+++ Data
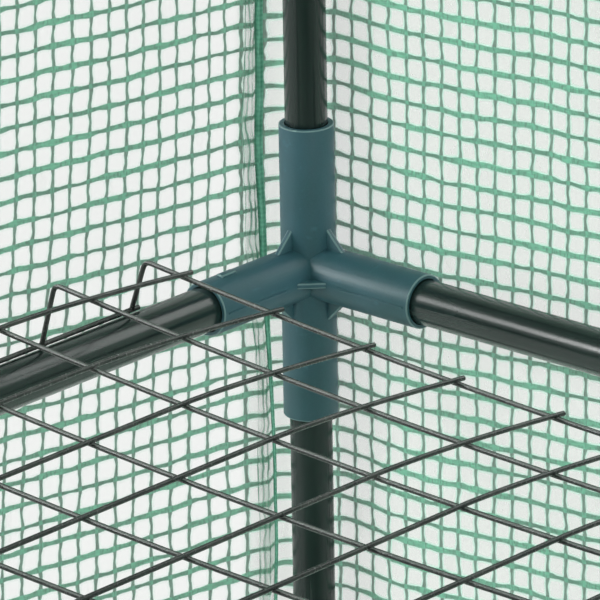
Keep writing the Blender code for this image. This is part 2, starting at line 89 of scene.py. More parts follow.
class Signal:
    """One output of a material's nodes, on which Python operators add Math nodes."""

    def __init__(self, tree: bpy.types.NodeTree, socket: bpy.types.NodeSocket) -> None:
        """Wrap a socket.

        Args:
            tree: node tree that the socket belongs to.
            socket: output that later nodes read.
        """
        self.tree = tree
        self.socket = socket

    def math(
        self, operation: str, *others: "Signal | float", first: "Signal | float | None" = None
    ) -> "Signal":
        """Add one Math node.

        Args:
            operation: the node's operation.
            others: what follows the first operand.
            first: first operand, this signal where None.

        Returns:
            The node's result.
        """
        node = self.tree.nodes.new("ShaderNodeMath")
        node.operation = operation
        operands = (self if first is None else first, *others)
        for socket, value in zip(node.inputs, operands):
            feed(self.tree, socket, value)
        return Signal(self.tree, node.outputs[0])

    def __add__(self, other: "Signal | float") -> "Signal":
        """Add."""
        return self.math("ADD", other)

    __radd__ = __add__

    def __sub__(self, other: "Signal | float") -> "Signal":
        """Subtract."""
        return self.math("SUBTRACT", other)

    def __rsub__(self, other: float) -> "Signal":
        """Subtract this from a number."""
        return self.math("SUBTRACT", self, first=other)

    def __mul__(self, other: "Signal | float") -> "Signal":
        """Multiply."""
        return self.math("MULTIPLY", other)

    __rmul__ = __mul__

    def __truediv__(self, other: "Signal | float") -> "Signal":
        """Divide."""
        return self.math("DIVIDE", other)

    def lower(self, other: "Signal | float") -> "Signal":
        """Give the lower of two values."""
        return self.math("MINIMUM", other)

    def higher(self, other: "Signal | float") -> "Signal":
        """Give the higher of two values."""
        return self.math("MAXIMUM", other)

    def cosine(self) -> "Signal":
        """Give the cosine."""
        return self.math("COSINE")

    def from_line(self) -> "Signal":
        """Give the distance to the nearest whole number."""
        return self.math("PINGPONG", 0.5)

    def whole(self) -> "Signal":
        """Give the nearest whole number."""
        return self.math("ROUND")

    def step(self, low: float, high: float) -> "Signal":
        """Rise smoothly from 0 to 1 between two values.

        Args:
            low: value at which the result is 0.
            high: value at which the result is 1, which may be the smaller of the two.

        Returns:
            The smoothed step.
        """
        node = self.tree.nodes.new("ShaderNodeMapRange")
        node.interpolation_type = "SMOOTHSTEP"
        feed(self.tree, node.inputs["Value"], self)
        span = (low, high, 0.0, 1.0) if low < high else (high, low, 1.0, 0.0)
        for name, value in zip(("From Min", "From Max", "To Min", "To Max"), span):
            node.inputs[name].default_value = value
        return Signal(self.tree, node.outputs[0])


def feed(tree: bpy.types.NodeTree, socket: bpy.types.NodeSocket, value: Any) -> None:
    """Link a signal to a socket, or set a constant on it.

    Args:
        tree: node tree of the socket.
        socket: input to fill.
        value: a signal, a number, a colour of three numbers or a vector.
    """
    if isinstance(value, Signal):
        tree.links.new(value.socket, socket)
    elif socket.type == "RGBA" and len(value) == 3:
        socket.default_value = (*value, 1.0)
    else:
        socket.default_value = value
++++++
#### [Problem to work on]
Write out the full listing, keeping every line exactly as it is.

#### [Complete output]
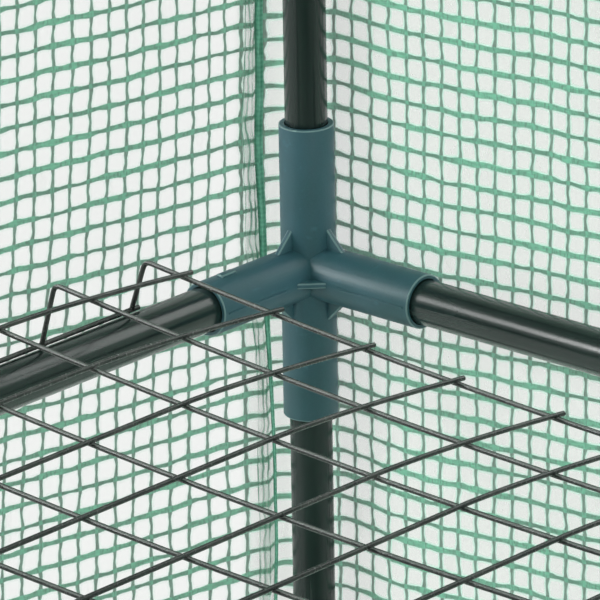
Keep writing the Blender code for this image. This is part 2, starting at line 89 of scene.py. More parts follow.
class Signal:
    """One output of a material's nodes, on which Python operators add Math nodes."""

    def __init__(self, tree: bpy.types.NodeTree, socket: bpy.types.NodeSocket) -> None:
        """Wrap a socket.

        Args:
            tree: node tree that the socket belongs to.
            socket: output that later nodes read.
        """
        self.tree = tree
        self.socket = socket

    def math(
        self, operation: str, *others: "Signal | float", first: "Signal | float | None" = None
    ) -> "Signal":
        """Add one Math node.

        Args:
            operation: the node's operation.
            others: what follows the first operand.
            first: first operand, this signal where None.

        Returns:
            The node's result.
        """
        node = self.tree.nodes.new("ShaderNodeMath")
        node.operation = operation
        operands = (self if first is None else first, *others)
        for socket, value in zip(node.inputs, operands):
            feed(self.tree, socket, value)
        return Signal(self.tree, node.outputs[0])

    def __add__(self, other: "Signal | float") -> "Signal":
        """Add."""
        return self.math("ADD", other)

    __radd__ = __add__

    def __sub__(self, other: "Signal | float") -> "Signal":
        """Subtract."""
        return self.math("SUBTRACT", other)

    def __rsub__(self, other: float) -> "Signal":
        """Subtract this from a number."""
        return self.math("SUBTRACT", self, first=other)

    def __mul__(self, other: "Signal | float") -> "Signal":
        """Multiply."""
        return self.math("MULTIPLY", other)

    __rmul__ = __mul__

    def __truediv__(self, other: "Signal | float") -> "Signal":
        """Divide."""
        return self.math("DIVIDE", other)

    def lower(self, other: "Signal | float") -> "Signal":
        """Give the lower of two values."""
        return self.math("MINIMUM", other)

    def higher(self, other: "Signal | float") -> "Signal":
        """Give the higher of two values."""
        return self.math("MAXIMUM", other)

    def cosine(self) -> "Signal":
        """Give the cosine."""
        return self.math("COSINE")

    def from_line(self) -> "Signal":
        """Give the distance to the nearest whole number."""
        return self.math("PINGPONG", 0.5)

    def whole(self) -> "Signal":
        """Give the nearest whole number."""
        return self.math("ROUND")

    def step(self, low: float, high: float) -> "Signal":
        """Rise smoothly from 0 to 1 between two values.

        Args:
            low: value at which the result is 0.
            high: value at which the result is 1, which may be the smaller of the two.

        Returns:
            The smoothed step.
        """
        node = self.tree.nodes.new("ShaderNodeMapRange")
        node.interpolation_type = "SMOOTHSTEP"
        feed(self.tree, node.inputs["Value"], self)
        span = (low, high, 0.0, 1.0) if low < high else (high, low, 1.0, 0.0)
        for name, value in zip(("From Min", "From Max", "To Min", "To Max"), span):
            node.inputs[name].default_value = value
        return Signal(self.tree, node.outputs[0])


def feed(tree: bpy.types.NodeTree, socket: bpy.types.NodeSocket, value: Any) -> None:
    """Link a signal to a socket, or set a constant on it.

    Args:
        tree: node tree of the socket.
        socket: input to fill.
        value: a signal, a number, a colour of three numbers or a vector.
    """
    if isinstance(value, Signal):
        tree.links.new(value.socket, socket)
    elif socket.type == "RGBA" and len(value) == 3:
        socket.default_value = (*value, 1.0)
    else:
        socket.default_value = value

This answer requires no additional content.